Data supplied »
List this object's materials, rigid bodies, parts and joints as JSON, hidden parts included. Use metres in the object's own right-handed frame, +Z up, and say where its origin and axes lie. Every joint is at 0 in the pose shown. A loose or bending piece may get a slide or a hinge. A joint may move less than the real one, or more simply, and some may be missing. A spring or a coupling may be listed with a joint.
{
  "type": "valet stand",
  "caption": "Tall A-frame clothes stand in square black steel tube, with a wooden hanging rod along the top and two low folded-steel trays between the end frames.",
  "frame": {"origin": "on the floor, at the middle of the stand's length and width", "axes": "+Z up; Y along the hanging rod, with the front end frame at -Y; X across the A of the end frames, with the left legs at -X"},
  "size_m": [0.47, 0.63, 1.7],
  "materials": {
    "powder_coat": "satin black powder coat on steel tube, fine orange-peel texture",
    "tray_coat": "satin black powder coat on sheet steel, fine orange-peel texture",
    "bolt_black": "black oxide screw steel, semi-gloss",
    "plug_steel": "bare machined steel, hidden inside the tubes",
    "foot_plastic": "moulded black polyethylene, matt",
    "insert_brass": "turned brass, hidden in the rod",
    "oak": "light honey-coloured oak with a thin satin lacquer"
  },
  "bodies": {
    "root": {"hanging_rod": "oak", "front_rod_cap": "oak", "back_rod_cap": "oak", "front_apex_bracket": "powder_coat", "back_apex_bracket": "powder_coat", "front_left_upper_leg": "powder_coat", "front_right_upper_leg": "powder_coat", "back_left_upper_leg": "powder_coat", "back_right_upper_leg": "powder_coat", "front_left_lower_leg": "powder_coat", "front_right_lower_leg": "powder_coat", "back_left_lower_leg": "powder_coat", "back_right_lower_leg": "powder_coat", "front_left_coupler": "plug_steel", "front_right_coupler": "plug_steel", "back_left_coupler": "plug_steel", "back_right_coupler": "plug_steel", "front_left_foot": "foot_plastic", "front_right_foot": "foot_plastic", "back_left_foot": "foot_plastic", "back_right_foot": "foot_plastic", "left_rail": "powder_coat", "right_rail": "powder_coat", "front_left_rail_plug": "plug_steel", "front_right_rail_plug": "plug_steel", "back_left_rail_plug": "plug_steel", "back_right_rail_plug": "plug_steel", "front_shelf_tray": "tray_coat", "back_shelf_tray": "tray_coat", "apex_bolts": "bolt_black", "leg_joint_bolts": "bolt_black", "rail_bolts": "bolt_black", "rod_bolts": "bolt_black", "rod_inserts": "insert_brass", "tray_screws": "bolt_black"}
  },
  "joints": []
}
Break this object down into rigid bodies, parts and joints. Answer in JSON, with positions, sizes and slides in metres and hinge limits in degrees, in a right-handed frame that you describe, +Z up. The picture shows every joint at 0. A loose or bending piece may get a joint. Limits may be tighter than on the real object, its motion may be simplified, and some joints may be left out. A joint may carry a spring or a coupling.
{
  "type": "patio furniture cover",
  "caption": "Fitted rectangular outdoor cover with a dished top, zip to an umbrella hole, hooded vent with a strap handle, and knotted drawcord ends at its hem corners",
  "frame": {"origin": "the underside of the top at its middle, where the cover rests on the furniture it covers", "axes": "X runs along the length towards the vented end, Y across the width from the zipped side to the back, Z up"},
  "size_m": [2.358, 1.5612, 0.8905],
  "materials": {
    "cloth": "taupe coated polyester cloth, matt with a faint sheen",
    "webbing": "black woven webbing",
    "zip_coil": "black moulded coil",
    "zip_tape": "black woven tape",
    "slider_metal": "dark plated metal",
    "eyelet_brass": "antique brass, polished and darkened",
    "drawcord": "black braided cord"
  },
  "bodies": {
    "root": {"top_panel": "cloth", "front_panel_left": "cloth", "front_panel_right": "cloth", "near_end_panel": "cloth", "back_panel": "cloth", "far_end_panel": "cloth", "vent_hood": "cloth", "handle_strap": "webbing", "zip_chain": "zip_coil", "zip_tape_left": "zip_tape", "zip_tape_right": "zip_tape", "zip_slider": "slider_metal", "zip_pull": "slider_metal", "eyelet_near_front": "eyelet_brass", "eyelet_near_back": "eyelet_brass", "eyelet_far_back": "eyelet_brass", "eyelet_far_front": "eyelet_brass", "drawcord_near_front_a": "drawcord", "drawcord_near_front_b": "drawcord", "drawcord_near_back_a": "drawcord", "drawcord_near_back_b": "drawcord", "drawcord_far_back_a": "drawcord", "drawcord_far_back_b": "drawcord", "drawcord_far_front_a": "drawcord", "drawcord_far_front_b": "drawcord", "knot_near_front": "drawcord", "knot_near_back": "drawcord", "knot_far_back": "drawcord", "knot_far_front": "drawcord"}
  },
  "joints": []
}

Exercise requirements »
Go through the listing and print each line exactly as it appears.

Task answer »
List this object's materials, rigid bodies, parts and joints as JSON, hidden parts included. Use metres in the object's own right-handed frame, +Z up, and say where its origin and axes lie. Every joint is at 0 in the pose shown. A loose or bending piece may get a slide or a hinge. A joint may move less than the real one, or more simply, and some may be missing. A spring or a coupling may be listed with a joint.
{
  "type": "valet stand",
  "caption": "Tall A-frame clothes stand in square black steel tube, with a wooden hanging rod along the top and two low folded-steel trays between the end frames.",
  "frame": {"origin": "on the floor, at the middle of the stand's length and width", "axes": "+Z up; Y along the hanging rod, with the front end frame at -Y; X across the A of the end frames, with the left legs at -X"},
  "size_m": [0.47, 0.63, 1.7],
  "materials": {
    "powder_coat": "satin black powder coat on steel tube, fine orange-peel texture",
    "tray_coat": "satin black powder coat on sheet steel, fine orange-peel texture",
    "bolt_black": "black oxide screw steel, semi-gloss",
    "plug_steel": "bare machined steel, hidden inside the tubes",
    "foot_plastic": "moulded black polyethylene, matt",
    "insert_brass": "turned brass, hidden in the rod",
    "oak": "light honey-coloured oak with a thin satin lacquer"
  },
  "bodies": {
    "root": {"hanging_rod": "oak", "front_rod_cap": "oak", "back_rod_cap": "oak", "front_apex_bracket": "powder_coat", "back_apex_bracket": "powder_coat", "front_left_upper_leg": "powder_coat", "front_right_upper_leg": "powder_coat", "back_left_upper_leg": "powder_coat", "back_right_upper_leg": "powder_coat", "front_left_lower_leg": "powder_coat", "front_right_lower_leg": "powder_coat", "back_left_lower_leg": "powder_coat", "back_right_lower_leg": "powder_coat", "front_left_coupler": "plug_steel", "front_right_coupler": "plug_steel", "back_left_coupler": "plug_steel", "back_right_coupler": "plug_steel", "front_left_foot": "foot_plastic", "front_right_foot": "foot_plastic", "back_left_foot": "foot_plastic", "back_right_foot": "foot_plastic", "left_rail": "powder_coat", "right_rail": "powder_coat", "front_left_rail_plug": "plug_steel", "front_right_rail_plug": "plug_steel", "back_left_rail_plug": "plug_steel", "back_right_rail_plug": "plug_steel", "front_shelf_tray": "tray_coat", "back_shelf_tray": "tray_coat", "apex_bolts": "bolt_black", "leg_joint_bolts": "bolt_black", "rail_bolts": "bolt_black", "rod_bolts": "bolt_black", "rod_inserts": "insert_brass", "tray_screws": "bolt_black"}
  },
  "joints": []
}
Break this object down into rigid bodies, parts and joints. Answer in JSON, with positions, sizes and slides in metres and hinge limits in degrees, in a right-handed frame that you describe, +Z up. The picture shows every joint at 0. A loose or bending piece may get a joint. Limits may be tighter than on the real object, its motion may be simplified, and some joints may be left out. A joint may carry a spring or a coupling.
{
  "type": "patio furniture cover",
  "caption": "Fitted rectangular outdoor cover with a dished top, zip to an umbrella hole, hooded vent with a strap handle, and knotted drawcord ends at its hem corners",
  "frame": {"origin": "the underside of the top at its middle, where the cover rests on the furniture it covers", "axes": "X runs along the length towards the vented end, Y across the width from the zipped side to the back, Z up"},
  "size_m": [2.358, 1.5612, 0.8905],
  "materials": {
    "cloth": "taupe coated polyester cloth, matt with a faint sheen",
    "webbing": "black woven webbing",
    "zip_coil": "black moulded coil",
    "zip_tape": "black woven tape",
    "slider_metal": "dark plated metal",
    "eyelet_brass": "antique brass, polished and darkened",
    "drawcord": "black braided cord"
  },
  "bodies": {
    "root": {"top_panel": "cloth", "front_panel_left": "cloth", "front_panel_right": "cloth", "near_end_panel": "cloth", "back_panel": "cloth", "far_end_panel": "cloth", "vent_hood": "cloth", "handle_strap": "webbing", "zip_chain": "zip_coil", "zip_tape_left": "zip_tape", "zip_tape_right": "zip_tape", "zip_slider": "slider_metal", "zip_pull": "slider_metal", "eyelet_near_front": "eyelet_brass", "eyelet_near_back": "eyelet_brass", "eyelet_far_back": "eyelet_brass", "eyelet_far_front": "eyelet_brass", "drawcord_near_front_a": "drawcord", "drawcord_near_front_b": "drawcord", "drawcord_near_back_a": "drawcord", "drawcord_near_back_b": "drawcord", "drawcord_far_back_a": "drawcord", "drawcord_far_back_b": "drawcord", "drawcord_far_front_a": "drawcord", "drawcord_far_front_b": "drawcord", "knot_near_front": "drawcord", "knot_near_back": "drawcord", "knot_far_back": "drawcord", "knot_far_front": "drawcord"}
  },
  "joints": []
}